▶ Source material:
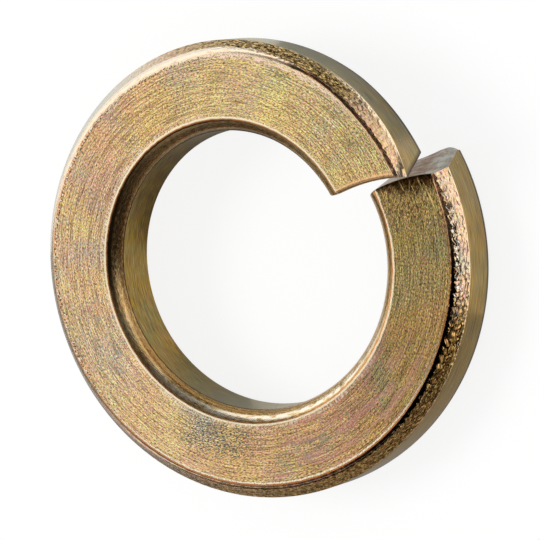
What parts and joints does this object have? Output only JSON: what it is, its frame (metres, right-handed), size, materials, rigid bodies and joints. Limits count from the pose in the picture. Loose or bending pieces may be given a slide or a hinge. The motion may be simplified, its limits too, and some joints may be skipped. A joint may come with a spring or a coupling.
{
  "type": "spring lock washer",
  "caption": "Split helical lock washer of silicon bronze: a left-hand coil of flat wire, sheared through at a slant so that its edges bite under a turning nut.",
  "frame": {"origin": "on the axis of the bore, at the level of the lowest point of the back face", "axes": "+Z along the axis of the coil, from the back face towards the front face; the split lies 29 degrees from +X towards +Y"},
  "size_m": [0.0268, 0.0268, 0.008],
  "materials": {
    "silicon_bronze": "fine circular rolling lines on the face, coarse drawn grain on the chamfer, satin on the rim and bore"
  },
  "bodies": {
    "root": {"spring_washer": "silicon_bronze"}
  },
  "joints": []
}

▶ What to work on: Among the lines of the data above, determine how many contain the word "bodies". Report the number alone.

▶ Answer: 2